David Mertz Sun, 29 Dec 2019 16:08:45 -0800

Several points:

* NaN as missing-value is widely used outside the Python standard library.
One could argue, somewhat reasonably, that Pandas and NumPy and PyTorch
misinterpret the IEEE-754 intention here, but this is EVERYWHERE in
numeric/scientific Python.  We could DOCUMENT that None is a better
placeholder for *missing* but we shouldn't be obnoxious to millions of
users of stuff outside stdlib.


* sorted() is WAY too low-level to add this logic to, and numeric types
with NaNs are much too special for the generic sorting.  That said, we DO
NOT NEED IT.  list.sort() and sorted() and friends already take a key
parameter.  This lets the appropriate tool—i.e. the statistics module, and
other things—develop a total_order() key function to match the IEEE
suggested ordering.  There is absolutely no reason or need to change
sorted() to accommodate this.

* Yes, obviously I made the subject line about statistics.median(), but the
xtile() functions have all the same concerns, and live in the same module.
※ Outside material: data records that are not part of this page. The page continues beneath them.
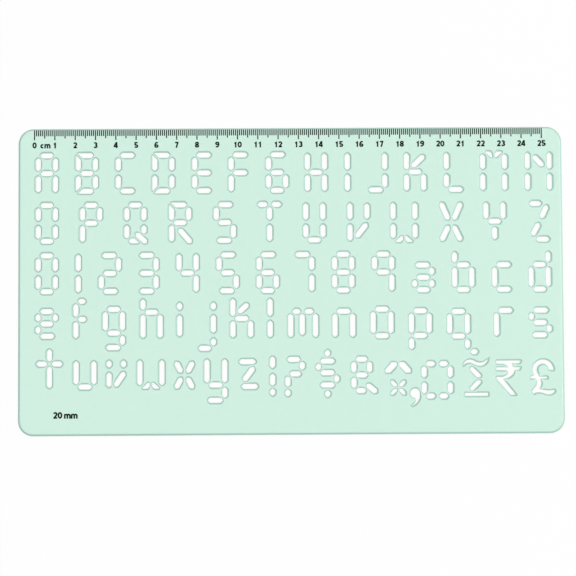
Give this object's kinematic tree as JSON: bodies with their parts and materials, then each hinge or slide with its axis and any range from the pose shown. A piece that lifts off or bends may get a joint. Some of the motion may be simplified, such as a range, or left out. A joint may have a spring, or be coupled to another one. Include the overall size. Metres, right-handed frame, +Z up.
{
  "type": "lettering stencil",
  "caption": "Flat see-through lettering stencil with rounded corners, pen slots for letters, figures and signs, and a centimetre ruler printed along one edge.",
  "frame": {"origin": "centre of the sheet's underside", "axes": "+X along the ruler towards its high end, +Y towards the ruler edge, +Z up out of the printed face"},
  "size_m": [0.268, 0.151, 0.0012],
  "materials": {
    "tinted_plastic": "clear green-tinted polystyrene or PVC sheet with a fine satin on both faces and frosted cut edges",
    "printed_ink": "thin black-green screen-printed ink"
  },
  "bodies": {
    "root": {"stencil_sheet": "tinted_plastic", "millimetre_marks": "printed_ink", "half_centimetre_marks": "printed_ink", "centimetre_marks": "printed_ink", "centimetre_figures": "printed_ink", "unit_sign": "printed_ink", "height_note": "printed_ink"}
  },
  "joints": []
}
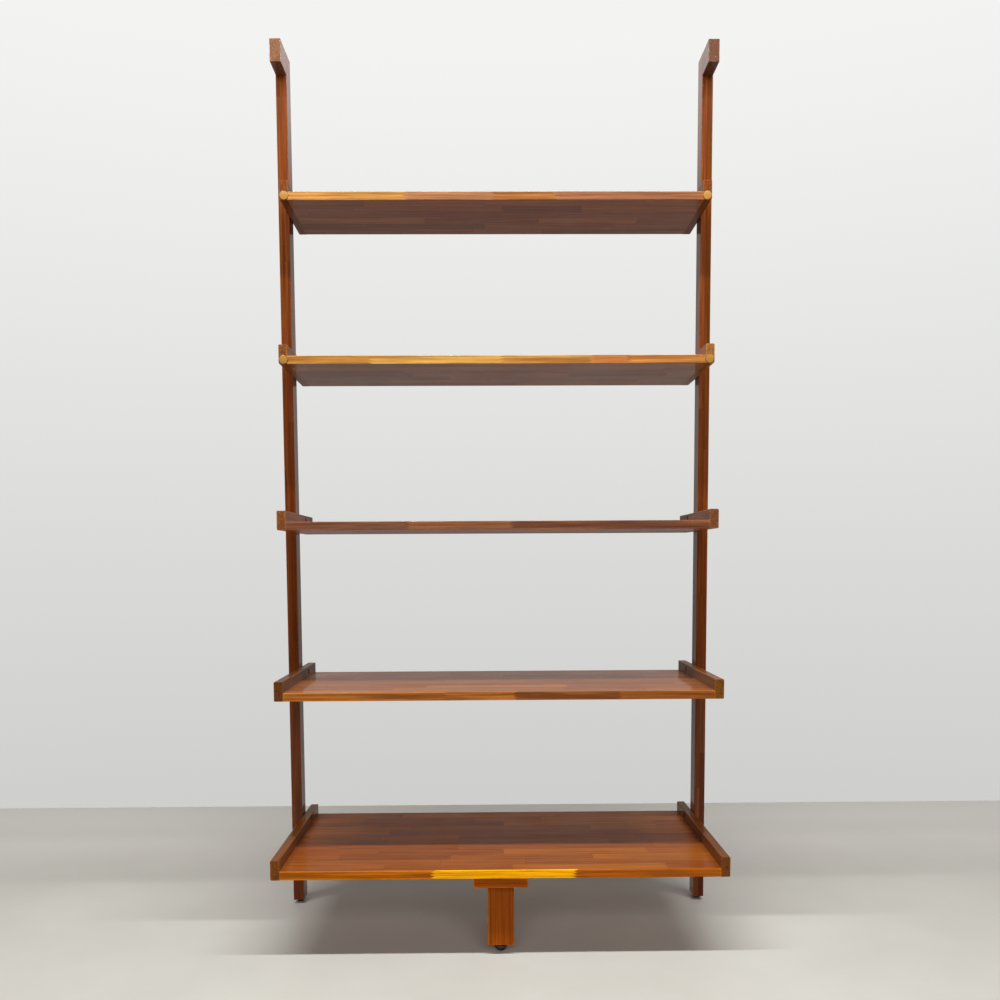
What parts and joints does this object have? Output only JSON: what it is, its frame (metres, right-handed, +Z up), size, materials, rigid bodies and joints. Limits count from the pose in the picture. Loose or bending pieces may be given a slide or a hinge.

* For quiet NaNs, it really is easy to get them innocently.  E.g.:

def my_results(it):
    for x in it:
        x_1 = func1_with_asymptotes(x)
        x_2 = func2_with_asymptotes(x)
        result = x_1 / x_2
        yield result

median = statistics.median(my_results(my_iter))

That's perfectly reasonable code that will SOMETIMES wind up with qNaNs in
the collection of values... but that USUALLY will not.

* There is absolutely no need to lose any efficiency by making the
statistics functions more friendly.  All we need is an optional parameter
whose spelling I've suggested as `on_nan` (but bikeshed freely).  Under at
least one value of that parameter, we can keep EXACTLY the current
implementation, with all its warts and virtues as-is.  Maybe a spelling for
that option could be 'unsafe' or 'fast'?

* Another option can be 'ignore' (maybe 'skip', but 'ignore' is more
Pandas-like) which is simply:

def median(it, on_nan=DEFAULT):
    if on_nan == 'unsafe':
        ... do all the current stuff ...
    elif on_nan == "ignore":
        return median((x for x in it if not is_nan(x)), on_nan='unsafe')
    elif on_nan = "ieee_total_order":
        ... something with sorted(it, key=total_order) ...

Yes, this requires agreeing on the right implementation of is_nan(), with
several plausible versions proposed in this thread.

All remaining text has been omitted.